One Laptop per Child: Quality Primary Education for All?

Eight years ago, MIT graduate Nicholas Negroponte developed a hardware, software, and worldwide organization to target widespread primary education around the world. This initiative, entitled One Laptop per Child (OLPC) is one of the boldest technology and ICT4Edu initiatives the world has ever seen. The laptop, called the XO, and the software it comes with, Sugar, are distributed to countries and school districts in bulk to make sure each student in a school or community has a laptop. Negroponte believes that in our modern society and with the unstable, unreliable school systems of many rural and underdeveloped areas, the best way for a young child to receive a quality education is through the use of a laptop, not only allowing the students to teach themselves the software, but also how to utilize its programs for positive educational outcomes. He has faith in students around the world, more so than he does on teachers’ abilities to provide them with the education they deserve.

This program has definitely received a fair amount of criticism, often described as a one-size-sits-all utopian program that does not effectively address the target issues nor is it worth the cost for the outcomes it may produce.
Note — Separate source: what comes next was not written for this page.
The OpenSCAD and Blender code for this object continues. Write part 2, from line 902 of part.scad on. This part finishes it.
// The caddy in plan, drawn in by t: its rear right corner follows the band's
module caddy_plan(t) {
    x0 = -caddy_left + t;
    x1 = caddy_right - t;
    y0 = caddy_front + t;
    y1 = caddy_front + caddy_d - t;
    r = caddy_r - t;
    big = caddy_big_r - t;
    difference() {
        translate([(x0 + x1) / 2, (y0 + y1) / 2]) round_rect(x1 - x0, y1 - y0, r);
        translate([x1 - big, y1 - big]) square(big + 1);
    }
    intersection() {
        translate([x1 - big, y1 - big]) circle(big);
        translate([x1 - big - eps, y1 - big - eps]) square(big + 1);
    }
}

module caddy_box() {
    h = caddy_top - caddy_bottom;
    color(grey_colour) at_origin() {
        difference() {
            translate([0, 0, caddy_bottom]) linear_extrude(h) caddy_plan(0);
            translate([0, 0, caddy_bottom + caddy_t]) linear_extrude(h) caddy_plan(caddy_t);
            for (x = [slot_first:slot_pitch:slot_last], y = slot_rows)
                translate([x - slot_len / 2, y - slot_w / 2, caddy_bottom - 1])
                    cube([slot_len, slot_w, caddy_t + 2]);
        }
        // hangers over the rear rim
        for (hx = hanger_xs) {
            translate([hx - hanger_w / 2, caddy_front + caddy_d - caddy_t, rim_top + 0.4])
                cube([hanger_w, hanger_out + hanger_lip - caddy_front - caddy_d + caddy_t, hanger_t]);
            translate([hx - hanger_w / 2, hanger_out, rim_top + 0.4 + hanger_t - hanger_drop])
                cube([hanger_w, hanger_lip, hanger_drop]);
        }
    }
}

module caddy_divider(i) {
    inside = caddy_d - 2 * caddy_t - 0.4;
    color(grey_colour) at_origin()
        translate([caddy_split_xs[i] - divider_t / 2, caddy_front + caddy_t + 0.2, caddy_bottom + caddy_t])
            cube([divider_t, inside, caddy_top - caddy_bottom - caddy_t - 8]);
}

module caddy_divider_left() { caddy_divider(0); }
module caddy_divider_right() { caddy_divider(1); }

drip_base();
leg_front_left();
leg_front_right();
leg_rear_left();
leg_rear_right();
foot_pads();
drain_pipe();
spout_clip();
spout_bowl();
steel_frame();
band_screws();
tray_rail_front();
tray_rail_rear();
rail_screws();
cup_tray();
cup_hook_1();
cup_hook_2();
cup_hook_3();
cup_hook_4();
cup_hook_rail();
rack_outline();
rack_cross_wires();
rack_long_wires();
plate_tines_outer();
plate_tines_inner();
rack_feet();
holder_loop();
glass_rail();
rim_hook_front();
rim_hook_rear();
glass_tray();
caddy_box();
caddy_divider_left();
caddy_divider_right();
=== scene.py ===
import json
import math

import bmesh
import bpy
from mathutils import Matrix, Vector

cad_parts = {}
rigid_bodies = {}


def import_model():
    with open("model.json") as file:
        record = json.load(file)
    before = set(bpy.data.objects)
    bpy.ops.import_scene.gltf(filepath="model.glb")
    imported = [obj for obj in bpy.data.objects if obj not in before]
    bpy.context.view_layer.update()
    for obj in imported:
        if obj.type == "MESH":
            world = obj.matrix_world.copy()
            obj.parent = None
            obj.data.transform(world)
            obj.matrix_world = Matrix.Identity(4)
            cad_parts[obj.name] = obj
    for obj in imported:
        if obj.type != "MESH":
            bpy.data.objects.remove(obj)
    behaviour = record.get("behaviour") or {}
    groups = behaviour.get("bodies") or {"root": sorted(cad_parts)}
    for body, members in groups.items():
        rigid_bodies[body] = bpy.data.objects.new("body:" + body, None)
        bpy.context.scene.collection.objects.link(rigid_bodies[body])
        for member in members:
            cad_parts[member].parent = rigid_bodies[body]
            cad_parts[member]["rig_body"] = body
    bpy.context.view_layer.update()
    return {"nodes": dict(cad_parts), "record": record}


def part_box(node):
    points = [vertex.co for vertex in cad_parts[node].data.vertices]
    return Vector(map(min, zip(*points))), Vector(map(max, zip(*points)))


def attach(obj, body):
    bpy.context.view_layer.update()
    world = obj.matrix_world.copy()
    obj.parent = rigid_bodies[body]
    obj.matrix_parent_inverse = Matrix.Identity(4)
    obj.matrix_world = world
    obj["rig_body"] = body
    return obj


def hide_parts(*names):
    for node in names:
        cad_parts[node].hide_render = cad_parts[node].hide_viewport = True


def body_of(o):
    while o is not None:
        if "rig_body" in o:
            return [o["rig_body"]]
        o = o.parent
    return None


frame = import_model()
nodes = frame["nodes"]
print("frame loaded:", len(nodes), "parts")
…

In Mark Warschauer and Morgan Ames’ article “Can One Laptop per Child Save the World’s Poor”, they highlight four main issues with OPLC: affordability for targeted countries, flawed expectations and effects of implementation, design issues with the XO, and the reality of student usage. An interesting topic they brought up was Negroponte’s purposeful decision not to test out the product before implementing it. He believes that there is no need for a pilot program, staged implementation, and a designed monitoring and evaluation program. This is somewhat of a development taboo, for all development literature stresses the importance of such ailments in any project or program. I believe that his philosophy of intentionally neglecting these aspects of a project were interesting, yet flawed, for though it takes more time and money to test out a program in a smaller scale environment, it is still important to get an impact assessment before making a project widespread in order to prevent any potential detriments it could inflict on targeted populations.
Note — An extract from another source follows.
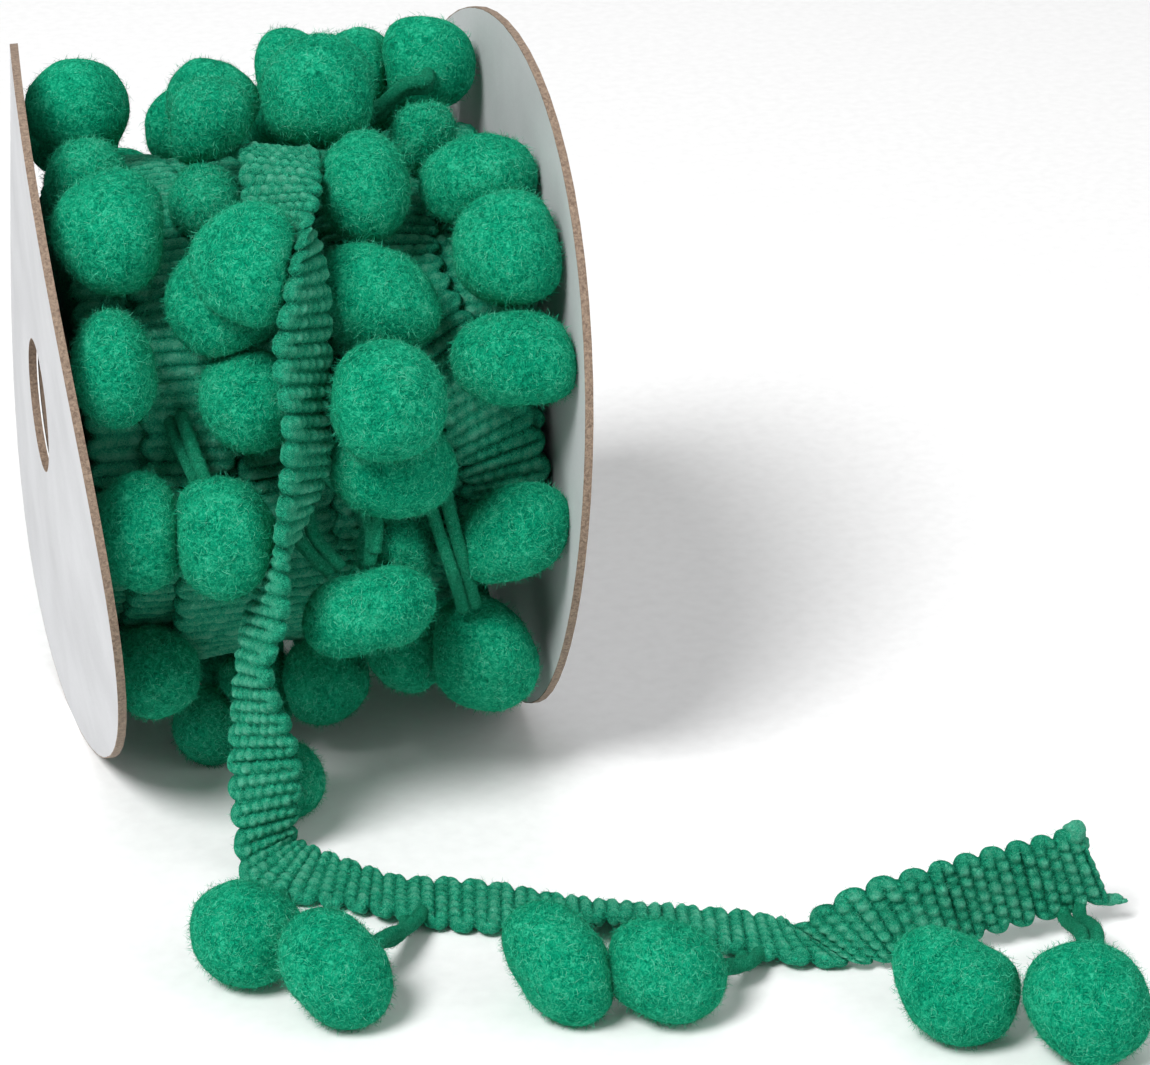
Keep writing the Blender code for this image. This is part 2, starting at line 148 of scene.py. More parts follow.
def node(tree, kind, inputs=None, ramp=None, **settings):
    """Adds a node. inputs maps a socket to a value or to the socket that feeds it, and ramp
    lists a colour ramp's stops as position and hex value."""
    made = tree.nodes.new(kind)
    for name, value in settings.items():
        setattr(made, name, value)
    for socket, value in (inputs or {}).items():
        if isinstance(value, bpy.types.NodeSocket):
            tree.links.new(value, made.inputs[socket])
        else:
            made.inputs[socket].default_value = value
    if ramp:
        stops = made.color_ramp.elements
        while len(stops) < len(ramp):
            stops.new(0.5)
        for stop, (position, colour) in zip(stops, ramp):
            stop.position, stop.color = position, linear(colour)
    return made


def new_material(name):
    """An empty node material and its node tree."""
    made = bpy.data.materials.new(name)
    made.use_nodes = True
    made.node_tree.nodes.clear()
    return made, made.node_tree


def close_material(tree, shader):
    node(tree, "ShaderNodeOutputMaterial", {"Surface": shader.outputs[0]})


print("helpers ready")

# %% [markdown]
# ## Felted pompom yarn
# A pompom is a tuft of brushed acrylic yarn, clipped round and felted. It is quite matt,
# and a dye that is even in the yarn looks mottled in the ball, because fibres on top catch
# the light and the hollows between them do not. That light and shade is painted into the
# colour. The mesh carries a value called shade for each fibre, so tips come out with a
# painted highlight and the ball under them with painted shade, and a noise paints shade
# into the hollows. The hollows are about 0.55 mm across and the finest fuzz about 0.3 mm.

# %% Material: felted acrylic yarn
felt, tree = new_material("felted acrylic yarn, brushed")
place = node(tree, "ShaderNodeTexCoord").outputs["Object"]
# Painted shade: this noise darkens the colour in the hollows between clumps of fibre.
painted_hollow_shade = node(tree, "ShaderNodeTexNoise", {"Vector": place, "Scale": 1 / (0.55 * MM),
              "Detail": 3.0, "Roughness": 0.65, "Distortion": 1.2})
patches = node(tree, "ShaderNodeTexNoise", {"Vector": place, "Scale": 1 / (5 * MM),
               "Detail": 1.0})
fuzz = node(tree, "ShaderNodeTexNoise", {"Vector": place, "Scale": 1 / (0.3 * MM),
            "Detail": 2.0, "Distortion": 1.5})
shade = node(tree, "ShaderNodeAttribute", attribute_name="shade").outputs["Fac"]
stirred = node(tree, "ShaderNodeMath", {0: painted_hollow_shade.outputs["Fac"], 1: 1.7, 2: -0.85},
               operation="MULTIPLY_ADD").outputs[0]
stirred = node(tree, "ShaderNodeMath", {0: patches.outputs["Fac"], 1: 0.3, 2: stirred},
               operation="MULTIPLY_ADD").outputs[0]
stirred = node(tree, "ShaderNodeMath", {0: shade, 1: stirred}, operation="ADD").outputs[0]
# The ramp runs from painted shade at its dark end, through the dye, to painted highlight at its
# pale end.
dye_with_painted_light = node(tree, "ShaderNodeValToRGB", {"Fac": stirred}, ramp=(
    (0.0, "#00684C"), (0.35, "#0A9870"), (0.7, "#39BF95"), (1.0, "#78D6B6")))
nap = node(tree, "ShaderNodeBump", {"Height": fuzz.outputs["Fac"], "Strength": 0.8,
           "Distance": 0.3 * MM})
close_material(tree, node(tree, "ShaderNodeBsdfPrincipled", {
    "Base Color": dye_with_painted_light.outputs["Color"], "Normal": nap.outputs[0], "Roughness": 0.95,
    "Specular IOR Level": 0.03, "Sheen Weight": 0.14, "Sheen Roughness": 0.45,
    "Sheen Tint": linear("#52D6A4")}))
print(felt.name)

# %% [markdown]
# ## Woven tape yarn
# The tape is woven from a soft spun yarn, thick across the ribs. Its gaps are deep and
# narrow and hold shade, so the mesh carries a value called depth, 0 in a gap and 1 on the
# crown of a yarn, and the colour paints that shade in the gaps and a highlight on the crowns.
# The yarn's own twist and loose curls are about 0.6 mm, and the noise that draws them is
# stirred until it looks like small loops; it paints highlight and shade on them as well as
# bumping them.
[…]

Just a few days ago, OPLC News released an article entitled “Goodbye One Laptop per Child” announcing that the initiative is essentially history. Though there have been advancements in the XO hardware, few are still coding for Sugar, the software. Offices are declining and OLPC organizational support has been dying out. However, this does not mean that the goals and vision of OLPC are dead, for the energy in using technology to for educational development is a continued effort. In my opinion, many of the flaws of OLPC overrule the positives, and its outcomes were not necessarily what were expected. Thus, this fading out of OLPC has the potential open other opportunities for educational reform worldwide, especially if OLPC enabled countries want to attempt to stay sustainable.